Where and when do you like writing most?
It varies. If I manage to start first thing in the morning, that will probably be a good day. Often, I go out to a pub in the afternoon to write. (Which is more peaceful, as I have a two-year-old son at home!) But I don’t really have any set routine, and it depends where I am in the book. In the planning stages, I might be happy to work out a scene, or even just an idea. When I’m writing the first draft, I want an average of 1500 words a day. I don’t really care when, where or how I get them.
When you start writing, do you already know how the book will end?
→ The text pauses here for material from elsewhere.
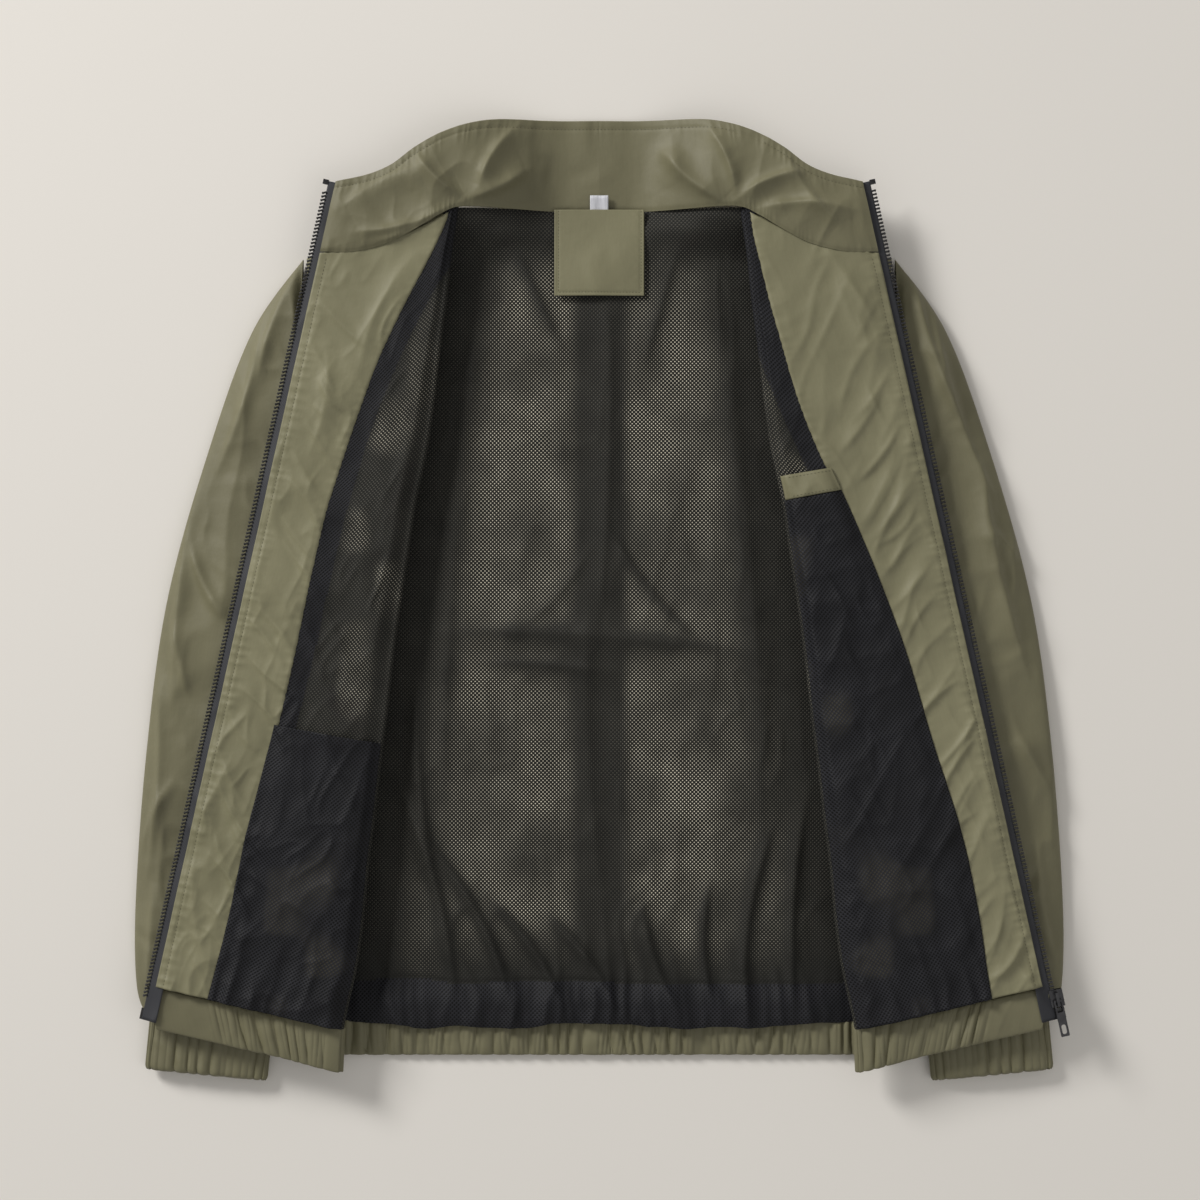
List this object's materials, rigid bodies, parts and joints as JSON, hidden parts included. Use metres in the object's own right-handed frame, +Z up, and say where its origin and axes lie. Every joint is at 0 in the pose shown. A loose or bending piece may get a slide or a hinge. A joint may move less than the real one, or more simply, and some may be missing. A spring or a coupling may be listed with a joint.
{
  "type": "jacket",
  "caption": "Lightweight zip-front jacket with stand collar, mesh lining and elastic hem and cuffs, lying on its back with both fronts folded open.",
  "frame": {"origin": "the middle of the space that the jacket takes as it lies, on the surface it lies on", "axes": "+X to the wearer's left, +Y to the collar, +Z up, away from the surface; left and right in names are the wearer's"},
  "size_m": [0.7666, 0.7894, 0.0352],
  "materials": {
    "shell": "fine plain-woven synthetic, olive, slight satin sheen",
    "lining_mesh": "knitted mesh, near black, round holes at a 2.3 mm pitch",
    "elastic": "woven elastic, off-white, hidden in its casing",
    "label": "white satin ribbon, blank",
    "zip_tape": "woven polyester tape, blue-black",
    "zip_moulding": "moulded acetal, black, glossy",
    "zip_metal": "die-cast, black enamel"
  },
  "bodies": {
    "torso": {"back_shell": "shell", "back_lining": "lining_mesh", "back_hem_casing": "shell", "back_hem_elastic": "elastic", "back_collar_outer": "shell", "back_collar_inner": "shell", "size_label": "label", "left_side_shell": "shell", "left_side_hem": "shell", "right_side_shell": "shell", "right_side_hem": "shell"},
    "left_front": {"left_front_shell": "shell", "left_front_facing": "shell", "left_front_lining": "lining_mesh", "left_pocket_bag": "lining_mesh", "left_hand_welt": "shell", "left_collar_outer": "shell", "left_collar_inner": "shell", "left_front_hem_casing": "shell", "left_front_hem_elastic": "elastic", "left_zip_tape": "zip_tape", "left_zip_chain": "zip_moulding", "left_zip_film": "zip_tape", "left_zip_top_stop": "zip_moulding", "left_pocket_binding": "shell", "left_zip_box": "zip_moulding"},
    "right_front": {"right_front_shell": "shell", "right_front_facing": "shell", "right_front_lining": "lining_mesh", "right_pocket_bag": "lining_mesh", "right_hand_welt": "shell", "right_collar_outer": "shell", "right_collar_inner": "shell", "right_front_hem_casing": "shell", "right_front_hem_elastic": "elastic", "right_zip_tape": "zip_tape", "right_zip_chain": "zip_moulding", "right_zip_film": "zip_tape", "right_zip_top_stop": "zip_moulding", "right_zip_pin": "zip_moulding"},
    "left_sleeve": {"left_sleeve": "shell", "left_cuff_casing": "shell", "left_cuff_elastic": "elastic"},
    "right_sleeve": {"right_sleeve": "shell", "right_cuff_casing": "shell", "right_cuff_elastic": "elastic"},
    "neck_flap": {"neck_flap": "shell"},
    "zip_slider": {"zip_slider": "zip_metal"},
    "zip_pull": {"zip_pull": "zip_metal"}
  },
  "joints": [
    {"name": "left_front_fold", "type": "hinge", "parent": "torso", "child": "left_front", "pos_m": [0.11436, 0.32165, 0.025], "axis": [0.135, -0.9908, 0], "range_deg": [0, 170]},
    {"name": "right_front_fold", "type": "hinge", "parent": "torso", "child": "right_front", "pos_m": [-0.11564, 0.32165, 0.025], "axis": [0.135, 0.9908, 0], "range_deg": [0, 170]},
    {"name": "left_sleeve_swing", "type": "hinge", "parent": "torso", "child": "left_sleeve", "pos_m": [0.2434, 0.2806, 0.008], "axis": [0, 0, 1], "range_deg": [0, 30]},
    {"name": "right_sleeve_swing", "type": "hinge", "parent": "torso", "child": "right_sleeve", "pos_m": [-0.2447, 0.2806, 0.008], "axis": [0, 0, -1], "range_deg": [0, 30]},
    {"name": "neck_flap_lift", "type": "hinge", "parent": "torso", "child": "neck_flap", "pos_m": [-0.00064, 0.32165, 0.0076], "axis": [-1, 0, 0], "range_deg": [0, 175]},
    {"name": "zip_slide", "type": "slide", "parent": "left_front", "child": "zip_slider", "axis": [-0.2177, 0.976, 0], "range_m": [0, 0.67]},
    {"name": "zip_pull_swing", "type": "hinge", "parent": "zip_slider", "child": "zip_pull", "pos_m": [0.37363, -0.32714, 0.0313], "axis": [-0.976, -0.2177, 0], "range_deg": [0, 170]}
  ]
}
Most of the time, yes, although things can change. Basically, on Day One of writing the first draft, I’ll have what I think is a solid plan – but I always treat it as a rough ’shooting script‘. As I write it, other ideas will come. The sad fact is that I have to write the book first to work out the book I should have written. So I edit a lot afterwards, and it could be the beginning, middle and end all change slightly. Cry for Help, for example – I only kept half of the first draft, and the ending changed totally.
What was the nicest compliment you got for one of your books?
I couldn’t pick. It sounds pathetic, but it’s true: I appreciate every single comment I get from readers. It’s enormously flattering when anyone says they like my writing.
What was the most exciting challenge during writing your last book „Black Flowers“?
The structure, definitely. It has a book within a book, which I know some readers have said is confusing at first – difficult to keep track of the different characters – but which gradually becomes more obvious as time goes on. I worked really hard to get the extracts of the book within the book in the right places and telling the right portions of the overall story. My intention was that, as you read the book, you understand everything without trying. All the separate stories within the book are part of the same larger story and gradually build to the same conclusion.
Which of your own books do you like most?
I like them all in different ways. I have enormous fondness for The 50/50 Killer, as it changed my life, and I think it works well as a premise and a twist. Cry For Help is intensely personal (a scary amount of that novel is true). Still Bleeding does exactly what I set out to do, and is different from anything else out there. Black Flowers is a current favourite, obviously, as it was the most recent. I think it achieves what I wanted it to, and the structure is something I’m fairly proud of.
Do you know self-doubts and how do you handle these feelings?
Totally – but I think all writers do. It’s a good thing, because it shows you care about the book and want to make it as good as you can. I’d be worried if a book felt easy to write, because it shouldn’t. By now, I’m used to the self-doubt, misery and depression that sets in as you write – the feeling that it will never be finished, and that even if it is, it will be rubbish. The feeling isa familiar friend now. You just have to write through it. While you’re working, it’s very intense and you can’t necessarily see the material as a new reader would. At the end of the day, you just try to do the best you can and listen carefully to the editorial advice when you’re finished!
What kind of subject will you deal with next time?
I’ve just finished my seventh novel, Dark Room, which will be out in the UK in July. It’s about a very prolific serial killer, apparently choosing victims at random, and the policeman chasing him, who has to confront the idea that evil exists. It’s much more straightforward in structure than Black Flowers, but goes to some interesting and unusual places. Someone that’s read it describes it as the darker, more intense big brother of The 50/50 Killer. I’m happy with that!